His picture is displayed all over the country ... including over the entrances to some of my closest neighbors: Assumption College, The Shangri-La Hotel and a local curio shop.
(*) Mother's Day is the Queen's birthday
Reader D. B. from Canada writes (in response to December 4th's questions about the wheel covers):
My guesses are:
I can't imagine anything else that would find those bits of wood a barrier since they're held on with bungie cords.
His answers were pretty logical ... and #1 was not too far off. However, the real purpose of the wheel shields is to prevent dog urine from damaging the rubber and the metal rims, caps and lug nuts. Thai dogs like to piss on exposed tires ... perhaps it is the satisfying sound that it produces ... or maybe it is the absence of handy trees and fireplugs that move the dogs toward car wheels.
PS: Reader P.F. of the Northwest Territories writes:
Damn, I was actually correct in my guess about why those protectors were strapped to the tires!! And yet I neglected to submit an answer!!!
His next chance to win a Christmas trip to Bangkok will come ... later.
The Leading Hotels of the World has named The Peninsula in Bangkok as the best hotel in Asia.
Last night we had dinner in its newly opened River Cafe and Terrace. As we live just dock-to-dock from The Pen it is a very 'fast food' destination for us. Watcharee's uncle, Pom and Golf went with us.
Today the Shangri-La Hotel was the host site for "Survivors And Loved Ones Of Non-Survivors Of Pearl Harbor" [SALOON-SOPH]. It was decided by the event organizers to hold it in a country that was neither an enemy nor a friend of either of the two participating December 7th 'players' (USA and Japan); Thailand was thought to be the only country to so qualify (*).
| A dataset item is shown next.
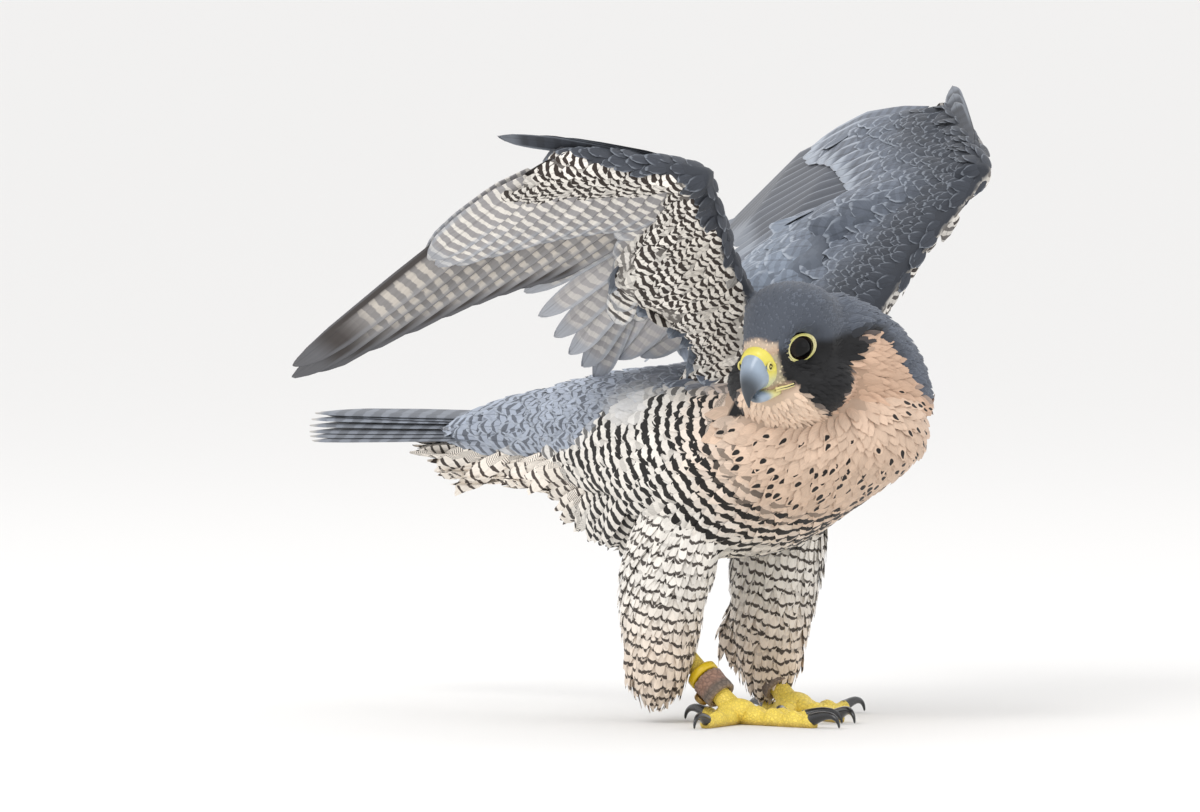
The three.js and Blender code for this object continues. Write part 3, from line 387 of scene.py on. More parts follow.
def layVane(sheet, root, tip, slope, lead, trail, shape):
    start, end = sheet.flatten(root), sheet.flatten(tip)
    long = end[1] - start[1]
    widen = math.hypot(long, end[0] - start[0]) / long
    places, shares = zip(*shape)

    def edges(t):
        middle = start[0] + (end[0] - start[0]) * t
        share = np.interp(np.clip(t, 0, 1), places, shares) * widen
        return middle + lead * share, middle - trail * share

    return {"start": start, "end": end, "long": long, "slope": slope, "edges": edges, "height": 0.0,
            "root": root, "tip": tip, "trail": trail}


def stackVane(vane, others, over=True, step=wingFeathers["step"]):
    # Lifts a vane until it clears every other one that it crosses, or lowers it under them.
    sense = 1 if over else -1
    heights = []
    for other in others:
        first = max(vane["start"][1], other["start"][1])
        last = min(vane["start"][1] + vane["long"], other["start"][1] + other["long"])
        if last <= first:
            continue
        far = np.arange(first, last, wingFeathers["sample"])
        a, b = vane["edges"]((far - vane["start"][1]) / vane["long"])
        c, d = other["edges"]((far - other["start"][1]) / other["long"])
        apart = np.maximum(np.minimum(a, b) - np.maximum(c, d), np.minimum(c, d) - np.maximum(a, b))
        needed = sense * (other["height"] + other["slope"] * far - vane["slope"] * far)
        heights += list(needed[apart < wingFeathers["apart"]] + step)
    if heights:
        vane["height"] = sense * max(heights)


def layWing(plan):
    sheet = Sheet(plan["wrist"], plan["back"], wayAt(plan["primaryLie"], 0.5), plan["camber"])
    outer, middle, inner = plan["slopes"]
    rows = (("primary", "finger", "wrist", (outer, middle)), ("secondary", "wrist", "elbow", (middle, inner)),
            ("tertial", "elbow", "shoulder", (inner, inner)))
    flights = []
    for kind, start, end, slopes in rows:
        sizes = wingFeathers[kind]
        for i, length in enumerate(sizes["lengths"]):
            t = i / (len(sizes["lengths"]) - 1)
            root = mix(plan[start], plan[end], mix(*sizes["roots"], t))
            length += plan["longer"][kind][i] if plan["longer"] else 0
            tip = root + wayAt(plan[f"{kind}Lie"], t) * length
            slope = mix(*slopes, t)
            lead, trail = (-plan["side"] * wide for wide in sizes["wide"])
            vane = layVane(sheet, root, tip, slope, lead, trail, longShape)
            if not flights:
                vane["height"] = plan["lowest"] - slope * vane["start"][1]
            stackVane(vane, flights)
            vane.update(kind=kind, order=i, share=t)
            flights.append(vane)
    return sheet, flights


wingLayouts = {sideName: layWing(plan) for sideName, plan in wingPlans.items()}


# The skin under the coat


trunkStations = [
    [-90, 134, 9, 9, 8], [-85, 134, 22, 20, 13], [-74, 134, 34, 29, 20], [-56, 132, 45, 37, 28],
    [-34, 129, 52, 41, 37], [-6, 125, 57, 45, 48], [22, 123, 55, 46, 49], [48, 123, 49, 44, 44],
    [72, 125, 42, 39, 38], [96, 128, 34, 33, 32], [116, 130, 27, 27, 27], [132, 131, 22, 22, 23],
    [150, 131, 20, 19, 22], [168, 131, 19, 14, 18], [184, 131, 18, 6, 12], [194, 131, 12, 2, 5],
]
neckStations = [
    [14, -48, 146, 36], [7, -52, 160, 33], [-9, -56, 171, 29], [-26, -57, 179, 25], [-35, -57, 182, 20],
]
headStations = [
    [-25, 5, -8, 8], [-21, 14, -16, 16], [-12, 21, -22, 22], [-1, 23.8, -24, 24], [8, 21.4, -23.5, 20.8],
    [15, 16, -22, 16.8], [20.5, 9.6, -20.5, 13], [25.5, 3.4, -19.5, 9.8], [28.5, 1, -18.6, 8],
]
thighStations = [
    [104, 7, -10, 19, 30], [84, 3, -5, 21, 29], [62, 0, 0, 21.5, 26], [42, 0, 2, 20, 22], [26, 0, 3, 17, 18],
    [19, 0, 3, 11, 12],
]
legs = {
    "right": {"side": -1, "toeIn": 0, "outerTurn": -72, "foot": vec(-20.5, -4.3, 0),
              "ankle": vec(-24, 36, 40), "thigh": vec(-38, 26, 60)},
    "left": {"side": 1, "toeIn": 22, "outerTurn": -112, "foot": vec(36, 10.5, 0), "ankle": vec(36, 47, 40),
             "thigh": vec(38, 24, 60)},
}
throatSizes = {"ahead": 2.5, "out": -4, "high": -23, "long": 24.5, "wide": 34, "tall": 20.5, "gap": 0.08}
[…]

Santa Claus costumes were deemed to be especially appropriate for this December holiday event as the "Jolly Old Man in Red" is held in high esteem not only in Japan and the USA ... but also here in Thailand. As Christmas is purely a secular and commercial holiday ... (much loved by merchants, children, bartenders, whores and golfers) ... in the enlightened world, this old bearded man's "Ho, Ho, Ho" (**) would surely have a particularly unifying sound to both American and Japanese ears.
Apparently, the Thai employees in attendance were quite happy to wear their Shangri-La company issued uniforms.
Meanwhile, over in Patpong, Santa's Elves are probably pulling their seasonal costumes out of the closet ... just as they did four years ago.
(*) Not long ago THOCBDC noted that Japanese retirement homes ... and the children of Japanese elderly ... had requested that Nanking (Nanjing) residents need not apply for eldercare service positions in Japan. Thai applicants, however, were welcome.
(**) Asian ears usually do not register negative thoughts when hearing "Ho" ... nor do elderly Americans from the middle-west think that a lone "Ho" could be anything more than a diminutive of three consecutive "Ho's".
"But, Alf, I noticed that there was a least one Santa (or Mrs. Claus) of 'color'."
Lay off the footnotes.
PS: Reader H. S. from Prescott, Arizona faxes:
"I was standing in front of the Shangri-La Hotel when you took my picture in my Santa Claus 'memorial' outfit. Thank you for thinking of all the folks who went down on the USS Arizona. Actually, I didn't know anybody who died in that war as I was too young ... but, our tour group organizer said that we looked cute dressed in red. I wore it to the Patpong area that night ... people just laughed ... I guess I don't look the type."